How Centralized Reporting Restores Accuracy
A centralized reporting system addresses the root causes of dashboard sprawl by separating logic from visualization.
Centralized Metric Logic
Metrics are defined once and reused everywhere. Changes apply consistently across all connected dashboards, eliminating definition drift.
Structured Data Flow
Data from multiple platforms is normalized before it reaches dashboards. Joins, mappings, and refresh rules live in one place, reducing fragile blends.
Scalable Client and Team Management
Instead of duplicating dashboards, teams reuse shared logic and apply filters or views per client or stakeholder. This reduces duplication without limiting flexibility.
Supporting Consistent Reporting at Scale
For growing teams, accuracy depends on governance as much as tooling. A control layer enforces standards while still allowing analysts to build insights. Using the Dataslayer analytics platform allows teams to manage data structure and logic before visualization, keeping dashboards lightweight and consistent.

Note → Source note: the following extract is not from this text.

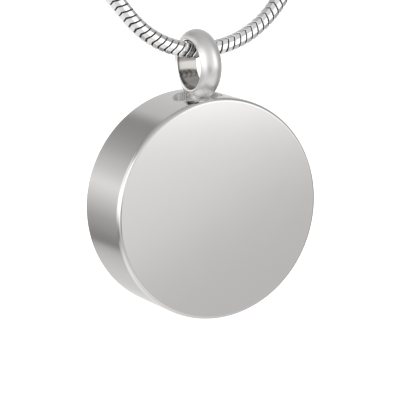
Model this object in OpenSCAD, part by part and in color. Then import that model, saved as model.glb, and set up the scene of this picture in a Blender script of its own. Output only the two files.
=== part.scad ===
// Keepsake urn pendant: a hollow steel drum that holds a pinch of ash, closed by a screw whose
// head is a bail ring, hanging on a closed loop of snake chain with a barrel clasp at the nape.
// Millimetres. +Z is up, the drum's faces look along -Y and +Y, and the chain lies in the XZ plane.
// The origin is on the underside of the clasp, where the loop bears on the nape.

/* [Urn drum] */
// Diameter of the drum
drum_d = 20; // [16:0.5:28]
// Thickness from face to face
drum_t = 6.66; // [5.5:0.01:9]
// Radius of the polished edge round each face
drum_edge_r = 0.32; // [0.2:0.01:0.8]
// Thickness of the shell round the ash chamber
drum_wall = 1.4; // [1.2:0.05:1.6]
// Radius of the corners inside the ash chamber
chamber_edge_r = 0.3; // [0.2:0.05:0.5]

/* [Filling hole] */
// Diameter of the flat-bottomed recess in the top of the rim
recess_d = 4.5; // [4:0.1:5]
// Depth of the recess below the top of the rim
recess_depth = 0.84; // [0.5:0.02:0.9]
// Diameter of the boss that carries the tapped hole inside the chamber
boss_d = 4.6; // [4:0.1:5]
// Length of the tapped hole below the recess
tapped_len = 3.2; // [2.5:0.1:4]
// Radius of the tapped hole at the crests of its thread
tapped_r = 1.03; // [1.02:0.01:1.05]

/* [Bail screw] */
// Radius of the hole through the ring
ring_hole_r = 2.18; // [2:0.02:2.4]
// Radius of the round section that the ring is turned from
ring_wire_r = 1.12; // [1:0.02:1.3]
// Radius at which the middle of that section runs
ring_mid_r = 2; // [1.9:0.02:2.1]
// Radius of the two rounded edges of the hole
ring_edge_r = 0.18; // [0.12:0.02:0.26]
// Height of the ring's middle above the drum's middle
ring_rise = 12.66; // [12.5:0.02:12.8]
// Diameter of the short neck under the ring
neck_d = 1.84; // [1.6:0.02:2]
// Diameter of the flange that seats in the recess
flange_d = 2.36; // [2.2:0.02:3]
// Thickness of the flange
flange_t = 0.4; // [0.3:0.02:0.5]
// Gap between the flange and the floor of the recess
seat_gap = 0.02; // [0.01:0.01:0.05]
// Length of the threaded stem below the flange
stem_len = 2.8; // [2:0.1:3]
// Radius of the stem at the crests of its thread
stem_r = 0.98; // [0.95:0.01:1]
// Pitch of the thread
thread_pitch = 0.4; // [0.35:0.05:0.5]
// Depth of the thread
thread_depth = 0.16; // [0.1:0.01:0.2]

/* [Snake chain] */
// Diameter of the chain
chain_d = 1.5; // [1.2:0.05:1.6]
// Length of the closed necklace, clasp included
necklace_len = 508; // [406:1:610]
// Radius of the bend at the bottom, where the bail hangs
drop_r = 9.6; // [9:0.1:12]
// Slope of the straight flanks, from the horizontal
flank_angle = 51.5; // [48:0.5:60]
// Sideways place of the pendant, beside the lowest point of the chain
pendant_x = -0.75; // [-1:0.05:0]
// Height of the chain's lowest point above the drum's middle
chain_rise = 13.84; // [13.8:0.01:13.9]

/* [Clasp] */
// Length of the barrel clasp
clasp_len = 12; // [10:0.5:14]
// Diameter of the barrel clasp
clasp_d = 3.2; // [2.8:0.1:4]
// Radius of its rounded ends
clasp_edge_r = 0.6; // [0.4:0.1:0.7]
// Depth of the socket at each end
clasp_socket = 3.2; // [2.5:0.1:4]
// Radial room round the chain in a socket
clasp_room = 0.04; // [0.03:0.01:0.1]
// Width of the joint line round the middle
clasp_line = 0.3; // [0.2:0.05:0.5]

/* [Hidden] */
$fn = 96;
slack = 1;
chain_r = chain_d / 2;
drum_r = drum_d / 2;

// The half loop is an arc under the bail, a straight flank, the neck arc and a short straight at
// the clasp. The neck radius follows from the length of the necklace.
top_half = clasp_len / 2 + slack;
theta = flank_angle;
arc = PI / 180;
neck_r = (necklace_len / 2 - top_half - drop_r * theta * arc - top_half / cos(theta)
    + drop_r * tan(theta)) / (tan(theta) + (180 - theta) * arc);
flank_len = (top_half + (neck_r - drop_r) * sin(theta)) / cos(theta);
loop_top_z = clasp_d / 2;
neck_z = loop_top_z - neck_r;
drop_z = neck_z - (neck_r - drop_r) * cos(theta) - flank_len * sin(theta);
low_z = drop_z - drop_r;
drum_z = low_z - chain_rise;

// Rings along the tube: steps in the bend, in each flank and in each neck arc
tube_sides = 8;
drop_steps = 12;
flank_steps = 4;
neck_steps = 26;
// The chain ends inside the sockets, clear of their floors
end_x = clasp_len / 2 - clasp_socket + 0.2;
right_half = concat(
    [for (i = [0 : drop_steps / 2])
        let (a = theta * i / (drop_steps / 2))
        [drop_r * sin(a), drop_z - drop_r * cos(a), a]],
    [for (i = [1 : flank_steps])
        let (s = flank_len * i / flank_steps)
        [drop_r * sin(theta) + s * cos(theta), drop_z - drop_r * cos(theta) + s * sin(theta), theta]],
    [for (i = [1 : neck_steps])
        let (a = theta + (180 - theta) * i / neck_steps)
        [top_half + neck_r * sin(a), neck_z - neck_r * cos(a), a]],
    [[end_x, loop_top_z, 180]]);
// Each station holds x, z and the direction of travel, an angle from +X towards +Z
stations = concat(
    [for (i = [len(right_half) - 1 : -1 : 1])
        [-right_half[i][0], right_half[i][1], -right_half[i][2]]],
    right_half);

function tube_ring(s, r) = [for (k = [0 : tube_sides - 1])
    let (b = 360 * (k + 0.5) / tube_sides, n = r * cos(b))
    [s[0] - n * sin(s[2]), r * sin(b), s[1] + n * cos(s[2])]];
function tube_skin(n, m) = concat(
    [[for (k = [0 : m - 1]) k]],
    [for (i = [0 : n - 2], k = [0 : m - 1])
        [i * m + k, (i + 1) * m + k, (i + 1) * m + (k + 1) % m, i * m + (k + 1) % m]],
    [[for (k = [m - 1 : -1 : 0]) (n - 1) * m + k]]);

module rounded_disc(d, t, r) {
    rotate([90, 0, 0])
        rotate_extrude() {
            translate([0, -t / 2])
                square([d / 2 - r, t]);
            translate([0, r - t / 2])
                square([d / 2, t - 2 * r]);
            for (side = [-1, 1])
                translate([d / 2 - r, side * (t / 2 - r)])
                    circle(r);
        }
}

// A shaft along Z from 0 down to -len, with ring grooves at the thread's pitch; a negative depth
// cuts the tapped hole's shape, whose grooves stand outwards
module threaded_shaft(r, len, depth) {
    turns = floor((len - thread_pitch) / thread_pitch);
    rotate_extrude()
        polygon(concat(
            [[0, 0], [r, 0]],
            [for (i = [0 : turns - 1], p = [[0.1, 0], [0.5, depth], [0.9, 0]])
                [r - p[1], -thread_pitch * (0.5 + i + p[0])]],
            [[r, -len], [0, -len]]));
}

module drum() {
    color("silver")
        translate([pendant_x, 0, drum_z])
            difference() {
                rounded_disc(drum_d, drum_t, drum_edge_r);
                difference() {
                    rounded_disc(drum_d - 2 * drum_wall, drum_t - 2 * drum_wall, chamber_edge_r);
                    translate([0, 0, drum_r - recess_depth - tapped_len])
                        cylinder(h = tapped_len, d = boss_d);
                }
                translate([0, 0, drum_r - recess_depth])
                    cylinder(h = recess_depth + slack, d = recess_d);
                translate([0, 0, drum_r - recess_depth])
                    threaded_shaft(tapped_r, tapped_len, -thread_depth);
            }
}

// The ring's section: a circle cut flat by the hole, with both corners rounded
module ring_section() {
    inset = ring_hole_r + ring_edge_r - ring_mid_r;
    reach = ring_wire_r - ring_edge_r;
    side = sqrt(reach * reach - inset * inset);
    corner = ring_wire_r / reach;
    intersection() {
        translate([ring_mid_r, 0])
            circle(ring_wire_r);
        polygon([
            [ring_hole_r + ring_edge_r, -side],
            [ring_mid_r + inset * corner, -side * corner],
            [ring_mid_r + 2 * ring_wire_r, -side * corner],
            [ring_mid_r + 2 * ring_wire_r, side * corner],
            [ring_mid_r + inset * corner, side * corner],
            [ring_hole_r + ring_edge_r, side]]);
    }
    translate([ring_hole_r, -side])
        square([ring_edge_r, 2 * side]);
    for (way = [-1, 1])
        translate([ring_hole_r + ring_edge_r, way * side])
            circle(ring_edge_r);
}

module bail_screw() {
    flange_z = drum_r - recess_depth + seat_gap;
    color("silver")
        translate([pendant_x, 0, drum_z]) {
            translate([0, 0, ring_rise])
                rotate([0, 90, 0])
                    rotate_extrude()
                        ring_section();
            translate([0, 0, flange_z])
                cylinder(h = ring_rise - ring_hole_r - ring_edge_r - flange_z, d = neck_d);
            translate([0, 0, flange_z])
                cylinder(h = flange_t, d = flange_d);
            translate([0, 0, flange_z])
                threaded_shaft(stem_r, stem_len, thread_depth);
        }
}

module snake_chain() {
    color("gainsboro")
        polyhedron(
            points = [for (s = stations, p = tube_ring(s, chain_r)) p],
            faces = tube_skin(len(stations), tube_sides),
            convexity = 10);
}

module clasp() {
    color("silver")
        translate([0, 0, loop_top_z])
            rotate([0, 90, 0])
                difference() {
                    rotate_extrude() {
                        translate([0, -clasp_len / 2])
                            square([clasp_d / 2 - clasp_edge_r, clasp_len]);
                        translate([0, clasp_edge_r - clasp_len / 2])
                            square([clasp_d / 2, clasp_len - 2 * clasp_edge_r]);
                        for (side = [-1, 1])
                            translate([clasp_d / 2 - clasp_edge_r, side * (clasp_len / 2 - clasp_edge_r)])
                                circle(clasp_edge_r);
                    }
                    for (side = [-1, 1])
                        translate([0, 0, side * (clasp_len / 2 + slack / 2 - clasp_socket / 2)])
                            cylinder(h = clasp_socket + slack, r = chain_r + clasp_room, center = true);
                    rotate_extrude()
                        translate([clasp_d / 2, 0])
                            circle(clasp_line / 2);
                }
}

drum();
bail_screw();
snake_chain();
clasp();
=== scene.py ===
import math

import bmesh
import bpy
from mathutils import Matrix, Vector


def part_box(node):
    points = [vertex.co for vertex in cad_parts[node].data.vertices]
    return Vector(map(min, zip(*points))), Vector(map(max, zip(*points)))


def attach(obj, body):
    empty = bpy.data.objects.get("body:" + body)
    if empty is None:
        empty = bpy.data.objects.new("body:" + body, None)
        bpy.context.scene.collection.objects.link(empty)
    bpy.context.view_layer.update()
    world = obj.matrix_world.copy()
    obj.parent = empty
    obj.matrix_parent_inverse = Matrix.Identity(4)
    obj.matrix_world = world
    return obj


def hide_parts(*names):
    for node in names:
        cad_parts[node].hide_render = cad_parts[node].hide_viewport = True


bl_info = {
    "name": "Keepsake Urn Pendant",
    "version": (1, 0, 0),
    "blender": (4, 5, 0),
    "location": "View3D > Sidebar > Pendant",
    "description": "Dresses a steel keepsake urn pendant, its bail screw, snake chain and clasp",
    "category": "Add Mesh",
}

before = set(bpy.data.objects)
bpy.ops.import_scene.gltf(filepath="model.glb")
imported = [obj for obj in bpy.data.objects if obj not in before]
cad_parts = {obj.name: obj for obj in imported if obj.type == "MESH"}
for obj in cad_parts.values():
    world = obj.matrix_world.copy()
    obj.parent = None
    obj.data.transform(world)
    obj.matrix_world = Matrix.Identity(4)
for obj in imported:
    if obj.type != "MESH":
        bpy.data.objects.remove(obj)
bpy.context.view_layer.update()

MM = 0.001
DRUM_LOW, DRUM_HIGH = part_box("drum")
DRUM_MIDDLE = (DRUM_LOW + DRUM_HIGH) / 2
SCREW_LOW, SCREW_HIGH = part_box("bail_screw")
CLASP_LOW, CLASP_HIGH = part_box("clasp")
CLASP_MIDDLE = (CLASP_LOW + CLASP_HIGH) / 2
CLASP_HALF = (CLASP_HIGH.x - CLASP_LOW.x) / 2
FULL_TURN = 2 * math.pi

# Steps round each turned shape
DRUM_STEPS = 256
CHAMBER_STEPS = 128
RECESS_STEPS = 128
SHAFT_STEPS = 96
TAPPED_STEPS = 64
RING_STEPS = 192
THREAD_STEPS = 48
CLASP_STEPS = 60
LINK_SIDES = 12

# Vertices nearer than this are one, in a turned shape and after a cut
SPIN_SEAM = 0.0005 * MM
CUT_SEAM = 0.0004 * MM
# What lies nearer than this to a surface counts as on it
TOUCH = 0.01 * MM

# Brightest wall of the light tent, which its colour ramps take as white
TENT_TOP = 1.25
# Brightness of the plain backdrop that the camera sees
BACKDROP = 1.1
# The overhead softbox: its strength, and how many degrees of the sky it fills
OVERHEAD_STRENGTH = 3.6
OVERHEAD_WIDTH = 70.0
# The floor reaches this far each way and lies this far below the drum
FLOOR_REACH = 12.0
FLOOR_DROP = 35 * MM

# The photo's camera: degrees to the right of the front, degrees up, degrees of lean, and how far
# it stands from the drum's middle. Lens and sensor are in millimetres.
CAMERA_SIDE = -28.495
CAMERA_RISE = 12.448
CAMERA_LEAN = -1.2815
CAMERA_DISTANCE = 217.63 * MM
CAMERA_LENS = 218.26
CAMERA_SENSOR = 36.0
CAMERA_SHIFT = (-0.00342, 0.00785)
CAMERA_SEES = (0.01, 50.0)


# Sizes and finishes that a user may change

def length(name, description, default):
    return bpy.props.FloatProperty(
        name=name, description=description, default=default, min=0.0,
        unit="LENGTH", subtype="DISTANCE", precision=5)


def linear(code):
    """Linear RGBA from an sRGB hex code."""
    out = []
    for start in (1, 3, 5):
        value = int(code[start:start + 2], 16) / 255
        out.append(value / 12.92 if value <= 0.04045 else ((value + 0.055) / 1.055) ** 2.4)
    return (*out, 1.0)


def colour(name, description, code):
    return bpy.props.FloatVectorProperty(
        name=name, description=description, default=linear(code), size=4, min=0.0, max=1.0,
        subtype="COLOR")


def share(name, description, default):
    return bpy.props.FloatProperty(
        name=name, description=description, default=default, min=0.0, max=1.0, subtype="FACTOR")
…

By reducing reliance on duplicated dashboards, teams regain confidence in numbers and speed up decision-making.
Conclusion
Dashboard sprawl is not a visualization problem but a structural reporting issue. As dashboards multiply, accuracy erodes through inconsistent logic, fragile blends, and duplicated definitions. Centralizing reporting logic restores trust, reduces maintenance, and turns dashboards back into tools for insight rather than debate.